Prioritizing financial goals can feel like pitting one dream against another: Would you rather purchase a home or pay off student loans? Would you rather send your kids to college or be able to retire? Would you rather attend a friend’s destination wedding or buy a car? But with smart planning, you can increase the odds of achieving most – if not all – of your aspirations.
Here are some common financial goals, and investing strategies that may help turn your plans into reality:
Short-term investments Smaller goals, such as saving for a vehicle down payment, can be a great first investment opportunity. If you’re looking to purchase a car in the next one to two years, there are several relatively safe short- term investments that can help you accumulate a few hundred or a few thousand dollars. Look for investment vehicles with short-term maturity dates or options that allow you to access funds without penalty, such as a Short Term Deposit. Also, consider investing in Government Savings Bonds that have a maturity that matches the timeframe in which you want to make the purchase. DPS for 6 months to 1 year is also a short-term investment.
Short- to mid-term investments Purchases you want to make in the next two to five years, such as making a down payment on a home, can be partially funded by short- or mid-term investments.

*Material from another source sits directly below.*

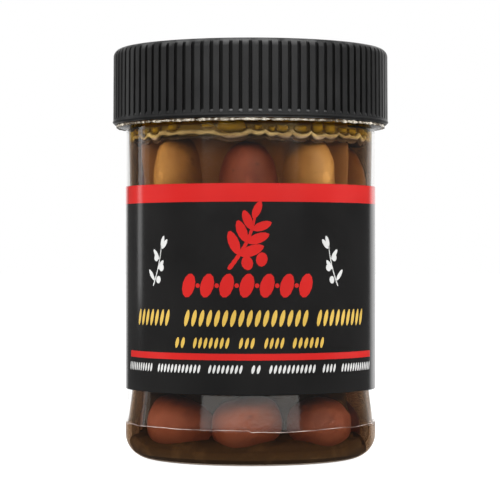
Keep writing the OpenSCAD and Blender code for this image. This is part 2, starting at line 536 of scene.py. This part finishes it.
def inside_side():
    """Inside of the jar from the axis over the floor and up the wall to the neck."""
    radius = PANEL_FOOT_R + FLARE_OUT - WALL
    inner = FOOT_ROUND - WALL
    side = corner(radius - inner, FLOOR_T + inner, inner, -90, 0)
    return hollow(FLOOR_T)[::-1] + side + flare(WALL) + [(BORE_R, RIM_Z - 1 * MM)]


def outside_side(top, by):
    """Outside of the jar from the axis under the foot and up to a height, grown by a distance."""
    side = foot_side() + [(BUMPER_R, BUMPER_H)] + flare(0.0) + [(PANEL_TOP_R, top)]
    return grow(side, by)


def make_jar():
    ledge = [
        (BUMPER_R, BUMPER_H - 0.6 * MM), (BUMPER_R, BUMPER_H - 0.1 * MM), (BUMPER_R - 0.1 * MM, BUMPER_H),
    ]
    flange = [
        (PANEL_TOP_R, FLANGE_Z), (FLANGE_R, FLANGE_Z + 0.5 * MM), (FLANGE_R, FLANGE_Z + 1.0 * MM),
        (NECK_R, FLANGE_Z + 1.0 * MM), (NECK_R, RIM_Z), (BORE_R, RIM_Z),
    ]
    outline = foot_side() + ledge + flare(0.0) + flange + inside_side()[::-1]
    points, faces = join([revolve(outline, 240), thread_ridge()])
    make("jar_body", points, faces, CLEAR_PLASTIC, "clear_plastic", ["jar"])


def thread_ridge():
    """Helical ridge on the neck, one and a half turns, that fades in and out at its ends."""
    turns, steps, fade = 1.5, 90, 8
    start = FLANGE_Z + 1.0 * MM + THREAD_W
    points, faces = [], []
    for i in range(steps + 1):
        angle = math.pi / 2 + TAU * turns * i / steps
        z = start + THREAD_PITCH * turns * i / steps
        rise = max(0.1, min(1, i / fade, (steps - i) / fade))
        root, crest = NECK_R - 0.2 * MM, NECK_R + THREAD_DEEP * rise
        for r, dz in ((root, -0.5), (crest, -0.17), (crest, 0.17), (root, 0.5)):
            points.append(polar(r, angle, z + dz * THREAD_W))
    for i in range(steps):
        for j in range(4):
            k = (j + 1) % 4
            faces.append((4 * i + j, 4 * i + 4 + j, 4 * i + 4 + k, 4 * i + k))
    faces += [(0, 1, 2, 3), tuple(4 * steps + j for j in (3, 2, 1, 0))]
    return points, faces


# ---------------------------------------------------------------- liquids

# drops of oil under the flange at the front: angle and half width in degrees,
# foot and top in mm above the brine
FRONT_DROPS = [
    (-40.8, 3.1, 1.7, 3.6), (-21.0, 3.2, 2.2, 3.5), (-9.2, 7.0, 0.9, 3.9), (3.6, 2.0, 1.5, 3.1),
    (10.2, 1.6, 1.0, 2.6), (15.3, 3.1, 0.9, 3.1), (24.7, 3.4, 0.8, 3.1), (34.2, 3.2, 0.9, 3.7),
    (41.8, 3.6, 0.9, 3.6), (51.0, 3.0, 1.2, 2.9), (59.5, 3.8, 0.9, 2.8),
]


def all_drops():
    """The front drops, and more of uneven size round the rest of the jar."""
    rng = random.Random(7)
    drops = list(FRONT_DROPS)
    angle = 68.0
    while angle < 310:
        half = rng.uniform(2, 6)
        drops.append((angle + half, half, rng.uniform(0.8, 1.5), rng.uniform(2.8, 3.7)))
        angle += 2 * half + rng.uniform(1.5, 6)
    return drops


DROPS = all_drops()


def skin_z(angle):
    """Height of the scalloped skin against the wall: it hangs down under each drop."""
    here = math.degrees(angle)
    deep = 0.6
    for middle, half, low, _ in DROPS:
        reach = half + 1.6
        off = apart(here, middle)
        if abs(off) < reach:
            deep = max(deep, (2.6 - low) * math.sqrt(1 - (off / reach) ** 2))
    ripple = 0.35 * wavy(angle, 12.0, 9.0)
    return OIL_Z + (1.7 - deep + ripple) * MM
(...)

In addition to the short-term investment options listed above, consider DPS or FDR, which can give you a considerable rate of return with relatively low risk, and potentially increase in value the longer your money is invested. Mid- to long-term investments
Goals between five to ten years in the future, such as funding a child’s college education or buying a new home, may offer you the opportunity to take a little more risk in your portfolio. Riskier investments, such as stocks, have the potential to offer higher longer-term growth than more conservative investments.
Some of life’s biggest goals, such as retirement, require longer-term planning. From the moment you graduate from college and enter the workforce, you want to put retirement on your financial agenda – the key is finding the right long-term investment strategy for your specific situation. A good rule of thumb is to have a higher ratio of riskier to conservative investments when you are younger and then increase the percentage of more conservative and income-generating investments as you age. This can help you get the most return on investment in your younger years when it makes more sense to take financial risks.
By choosing investments that complement specific goals, you can improve the odds of achieving your objectives without compromising the other priorities in your life.